Creamy Chard and Spinach Soup
Ingredients
- 1 tablespoon olive oil
- 1 teaspoon coriander seeds
- 1 teaspoon cumin seeds
- ½ teaspoon fenugreek
- 1 cup yellow onion diced
- 1 tablespoon fresh ginger grated
- 1 tablespoon fresh garlic grated
- ½ teaspoon turmeric powder
- 1 tablespoon jalapeno pepper diced
- 5 cup swiss chard
- 5 cup spinach chopped
- ½ cup heavy whipping cream
- 2 cup vegetable broth
- 4 ounce cream cheese
- ¾ teaspoon salt
- 2 teaspoon ghee
- ½ teaspoon paprika
Instructions
- Heat the olive oil in a cooking pot over medium-high heat.

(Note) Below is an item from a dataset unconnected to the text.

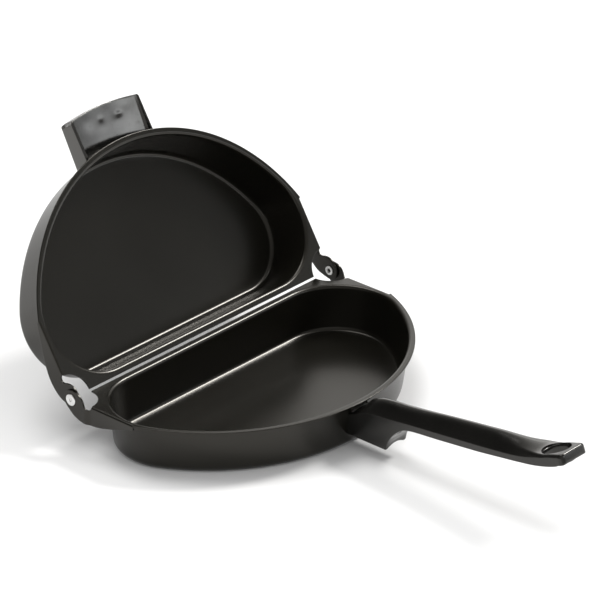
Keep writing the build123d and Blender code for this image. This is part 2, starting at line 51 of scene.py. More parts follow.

Add the cumin, coriander, and fenugreek seeds. Let them brown, but don't let them burn.
- Add the chopped onions, then saute until they start to turn golden. Add the ginger, garlic, turmeric, and chopped jalapenos.
- Add the spinach and mustard greens, then cook until wilted.
- Mix in the heavy whipping cream, broth, and cream cheese. Transfer the soup to a blender then process until it's smooth. It may take a few minutes because of the toughness of the mustard greens. Transfer the blended soup back to the pot and gently heat.
- For the drizzle just heat the ghee in a small sauce pan. Add the rest of the grated garlic. Stir for a few minutes, being careful not to let the garlic brown, then remove from heat and add paprika. Drizzle this over the top of the soup when serving.